* start *

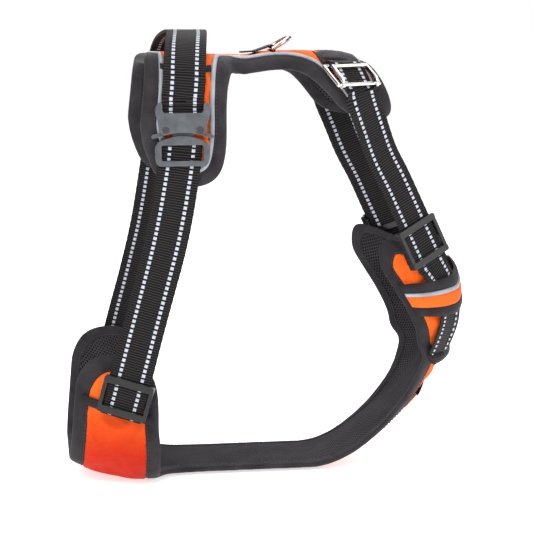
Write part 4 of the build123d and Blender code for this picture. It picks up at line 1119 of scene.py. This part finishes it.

* end *
* start *

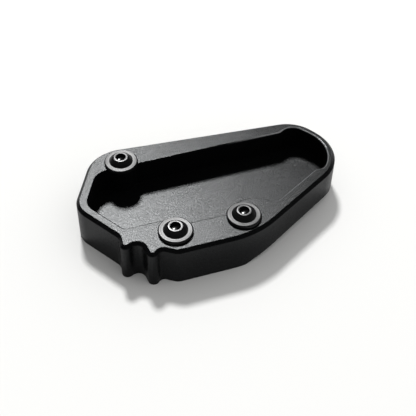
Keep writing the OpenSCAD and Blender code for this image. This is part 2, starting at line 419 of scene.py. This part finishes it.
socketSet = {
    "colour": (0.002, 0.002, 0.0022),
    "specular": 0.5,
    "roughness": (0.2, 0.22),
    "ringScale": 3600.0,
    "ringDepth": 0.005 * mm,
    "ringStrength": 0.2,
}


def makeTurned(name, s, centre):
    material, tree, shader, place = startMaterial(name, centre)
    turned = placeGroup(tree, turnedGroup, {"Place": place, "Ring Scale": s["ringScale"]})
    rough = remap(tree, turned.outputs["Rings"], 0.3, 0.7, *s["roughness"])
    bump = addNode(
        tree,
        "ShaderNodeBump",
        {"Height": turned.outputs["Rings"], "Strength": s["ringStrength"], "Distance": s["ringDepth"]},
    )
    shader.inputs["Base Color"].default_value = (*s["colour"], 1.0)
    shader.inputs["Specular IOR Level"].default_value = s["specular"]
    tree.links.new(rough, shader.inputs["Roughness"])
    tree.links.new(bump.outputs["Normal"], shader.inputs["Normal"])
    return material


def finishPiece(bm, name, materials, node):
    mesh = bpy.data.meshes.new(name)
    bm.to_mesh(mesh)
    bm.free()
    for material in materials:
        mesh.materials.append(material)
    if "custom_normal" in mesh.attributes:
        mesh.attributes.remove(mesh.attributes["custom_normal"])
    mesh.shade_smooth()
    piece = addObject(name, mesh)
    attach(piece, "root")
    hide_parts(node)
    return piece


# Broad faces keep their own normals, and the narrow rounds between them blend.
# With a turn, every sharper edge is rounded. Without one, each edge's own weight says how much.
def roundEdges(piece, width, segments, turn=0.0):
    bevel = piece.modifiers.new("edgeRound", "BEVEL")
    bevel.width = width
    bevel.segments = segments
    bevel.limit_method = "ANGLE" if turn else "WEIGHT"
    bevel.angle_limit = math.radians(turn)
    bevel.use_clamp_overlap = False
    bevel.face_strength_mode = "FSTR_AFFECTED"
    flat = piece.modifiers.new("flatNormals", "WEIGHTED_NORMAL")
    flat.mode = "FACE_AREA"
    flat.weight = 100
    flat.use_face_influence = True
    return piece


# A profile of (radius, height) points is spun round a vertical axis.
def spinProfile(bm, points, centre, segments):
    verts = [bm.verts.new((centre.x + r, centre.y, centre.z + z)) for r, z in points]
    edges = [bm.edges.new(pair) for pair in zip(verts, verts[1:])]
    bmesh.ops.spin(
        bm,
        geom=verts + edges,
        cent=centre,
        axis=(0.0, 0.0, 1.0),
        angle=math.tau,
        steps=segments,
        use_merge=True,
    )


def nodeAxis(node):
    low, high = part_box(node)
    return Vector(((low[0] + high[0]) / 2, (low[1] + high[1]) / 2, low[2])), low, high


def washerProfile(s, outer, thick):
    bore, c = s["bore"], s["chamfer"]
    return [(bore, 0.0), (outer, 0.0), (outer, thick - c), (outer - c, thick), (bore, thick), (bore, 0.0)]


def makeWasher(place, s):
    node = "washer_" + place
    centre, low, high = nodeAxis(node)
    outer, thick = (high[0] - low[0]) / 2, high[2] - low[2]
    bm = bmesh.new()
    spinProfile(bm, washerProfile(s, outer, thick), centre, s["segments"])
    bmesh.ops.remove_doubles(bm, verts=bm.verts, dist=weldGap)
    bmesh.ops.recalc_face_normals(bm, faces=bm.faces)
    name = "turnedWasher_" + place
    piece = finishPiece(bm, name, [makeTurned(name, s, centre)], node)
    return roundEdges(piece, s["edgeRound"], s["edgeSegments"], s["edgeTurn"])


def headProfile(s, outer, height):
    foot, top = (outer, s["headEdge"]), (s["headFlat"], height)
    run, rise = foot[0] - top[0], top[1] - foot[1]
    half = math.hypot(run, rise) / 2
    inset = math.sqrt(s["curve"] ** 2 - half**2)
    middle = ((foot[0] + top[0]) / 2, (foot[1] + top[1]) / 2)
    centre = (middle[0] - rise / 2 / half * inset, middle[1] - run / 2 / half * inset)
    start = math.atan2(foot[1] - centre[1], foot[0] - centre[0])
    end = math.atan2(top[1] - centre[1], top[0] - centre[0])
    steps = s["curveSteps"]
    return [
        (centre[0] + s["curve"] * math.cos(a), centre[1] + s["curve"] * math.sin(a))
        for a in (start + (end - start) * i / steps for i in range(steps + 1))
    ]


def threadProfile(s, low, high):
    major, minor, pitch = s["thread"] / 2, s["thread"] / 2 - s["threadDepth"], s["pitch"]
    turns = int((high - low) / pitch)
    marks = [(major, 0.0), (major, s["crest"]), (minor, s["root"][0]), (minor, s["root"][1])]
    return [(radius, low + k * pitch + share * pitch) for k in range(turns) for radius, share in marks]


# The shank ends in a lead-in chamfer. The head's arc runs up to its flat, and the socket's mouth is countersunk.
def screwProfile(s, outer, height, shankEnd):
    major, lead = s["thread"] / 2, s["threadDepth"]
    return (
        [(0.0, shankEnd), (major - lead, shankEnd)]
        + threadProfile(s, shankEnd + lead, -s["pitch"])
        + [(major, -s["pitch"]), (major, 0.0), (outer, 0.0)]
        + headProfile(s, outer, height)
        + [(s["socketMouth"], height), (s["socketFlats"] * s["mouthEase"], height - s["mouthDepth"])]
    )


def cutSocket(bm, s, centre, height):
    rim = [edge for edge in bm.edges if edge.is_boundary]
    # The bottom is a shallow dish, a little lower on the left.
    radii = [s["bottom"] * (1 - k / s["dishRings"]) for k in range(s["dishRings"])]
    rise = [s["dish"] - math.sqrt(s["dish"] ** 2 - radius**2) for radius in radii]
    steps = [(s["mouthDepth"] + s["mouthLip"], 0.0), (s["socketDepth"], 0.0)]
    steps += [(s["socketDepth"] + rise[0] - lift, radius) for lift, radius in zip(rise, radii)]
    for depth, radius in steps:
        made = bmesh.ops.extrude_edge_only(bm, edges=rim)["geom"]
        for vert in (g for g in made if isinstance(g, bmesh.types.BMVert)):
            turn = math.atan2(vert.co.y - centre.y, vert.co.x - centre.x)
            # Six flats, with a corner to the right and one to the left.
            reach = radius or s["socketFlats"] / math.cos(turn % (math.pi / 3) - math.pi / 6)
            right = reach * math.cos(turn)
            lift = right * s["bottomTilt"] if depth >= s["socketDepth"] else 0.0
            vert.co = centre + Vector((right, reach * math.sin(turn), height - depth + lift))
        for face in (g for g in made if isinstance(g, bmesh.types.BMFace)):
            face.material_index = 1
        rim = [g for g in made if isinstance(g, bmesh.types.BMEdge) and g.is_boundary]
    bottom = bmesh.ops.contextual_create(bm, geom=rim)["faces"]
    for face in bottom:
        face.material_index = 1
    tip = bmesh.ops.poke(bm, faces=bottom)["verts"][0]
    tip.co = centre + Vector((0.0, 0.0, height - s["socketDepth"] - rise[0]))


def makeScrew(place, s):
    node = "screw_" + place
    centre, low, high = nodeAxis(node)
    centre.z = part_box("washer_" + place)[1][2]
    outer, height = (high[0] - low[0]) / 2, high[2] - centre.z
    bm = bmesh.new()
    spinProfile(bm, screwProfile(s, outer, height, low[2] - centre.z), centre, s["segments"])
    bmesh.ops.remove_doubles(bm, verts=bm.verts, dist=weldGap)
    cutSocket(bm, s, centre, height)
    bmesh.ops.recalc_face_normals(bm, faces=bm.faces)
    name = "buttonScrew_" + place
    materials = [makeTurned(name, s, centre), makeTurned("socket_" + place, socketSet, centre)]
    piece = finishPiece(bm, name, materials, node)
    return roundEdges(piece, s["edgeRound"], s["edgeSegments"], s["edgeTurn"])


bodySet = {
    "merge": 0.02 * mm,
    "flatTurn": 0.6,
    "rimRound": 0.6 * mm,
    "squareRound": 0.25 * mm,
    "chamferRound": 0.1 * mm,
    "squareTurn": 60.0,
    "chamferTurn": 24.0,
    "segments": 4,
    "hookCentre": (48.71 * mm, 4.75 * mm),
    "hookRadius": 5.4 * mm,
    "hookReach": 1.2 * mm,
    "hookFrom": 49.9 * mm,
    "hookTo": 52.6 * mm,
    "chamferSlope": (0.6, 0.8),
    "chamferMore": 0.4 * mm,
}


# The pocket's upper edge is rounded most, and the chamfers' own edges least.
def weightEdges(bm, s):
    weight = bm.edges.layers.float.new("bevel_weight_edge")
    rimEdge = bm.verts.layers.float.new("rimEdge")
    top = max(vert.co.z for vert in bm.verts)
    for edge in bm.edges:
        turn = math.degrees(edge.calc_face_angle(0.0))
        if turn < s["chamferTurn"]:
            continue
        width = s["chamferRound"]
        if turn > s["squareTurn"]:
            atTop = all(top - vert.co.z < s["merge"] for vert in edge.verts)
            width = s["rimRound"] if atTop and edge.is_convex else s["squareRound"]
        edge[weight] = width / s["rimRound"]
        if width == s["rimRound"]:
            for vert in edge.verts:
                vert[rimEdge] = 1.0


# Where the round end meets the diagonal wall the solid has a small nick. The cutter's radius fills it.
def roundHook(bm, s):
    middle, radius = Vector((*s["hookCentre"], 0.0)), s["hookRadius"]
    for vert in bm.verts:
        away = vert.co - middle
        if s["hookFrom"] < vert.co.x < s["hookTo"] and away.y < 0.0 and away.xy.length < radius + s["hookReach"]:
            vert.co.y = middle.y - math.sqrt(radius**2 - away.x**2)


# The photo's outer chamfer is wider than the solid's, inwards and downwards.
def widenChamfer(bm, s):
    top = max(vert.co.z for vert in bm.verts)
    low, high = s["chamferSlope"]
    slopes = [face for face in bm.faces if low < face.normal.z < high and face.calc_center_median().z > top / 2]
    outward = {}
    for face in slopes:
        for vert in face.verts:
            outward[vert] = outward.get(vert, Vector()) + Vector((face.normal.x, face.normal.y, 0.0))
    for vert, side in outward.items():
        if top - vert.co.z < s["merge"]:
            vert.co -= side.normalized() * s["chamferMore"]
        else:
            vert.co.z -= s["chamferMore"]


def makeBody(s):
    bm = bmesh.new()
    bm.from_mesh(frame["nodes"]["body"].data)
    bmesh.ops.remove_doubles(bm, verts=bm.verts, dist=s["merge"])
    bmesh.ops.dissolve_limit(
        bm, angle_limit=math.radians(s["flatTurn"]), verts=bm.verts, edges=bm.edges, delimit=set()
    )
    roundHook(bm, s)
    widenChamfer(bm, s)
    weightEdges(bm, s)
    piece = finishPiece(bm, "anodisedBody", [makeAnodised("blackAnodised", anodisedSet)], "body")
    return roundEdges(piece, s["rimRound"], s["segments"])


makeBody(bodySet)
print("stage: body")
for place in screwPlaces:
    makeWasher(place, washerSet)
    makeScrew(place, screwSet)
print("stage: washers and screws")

* end *

Single out each line of the records above with the string "scene" in it, and copy it.

Write part 4 of the build123d and Blender code for this picture. It picks up at line 1119 of scene.py. This part finishes it.
Keep writing the OpenSCAD and Blender code for this image. This is part 2, starting at line 419 of scene.py. This part finishes it.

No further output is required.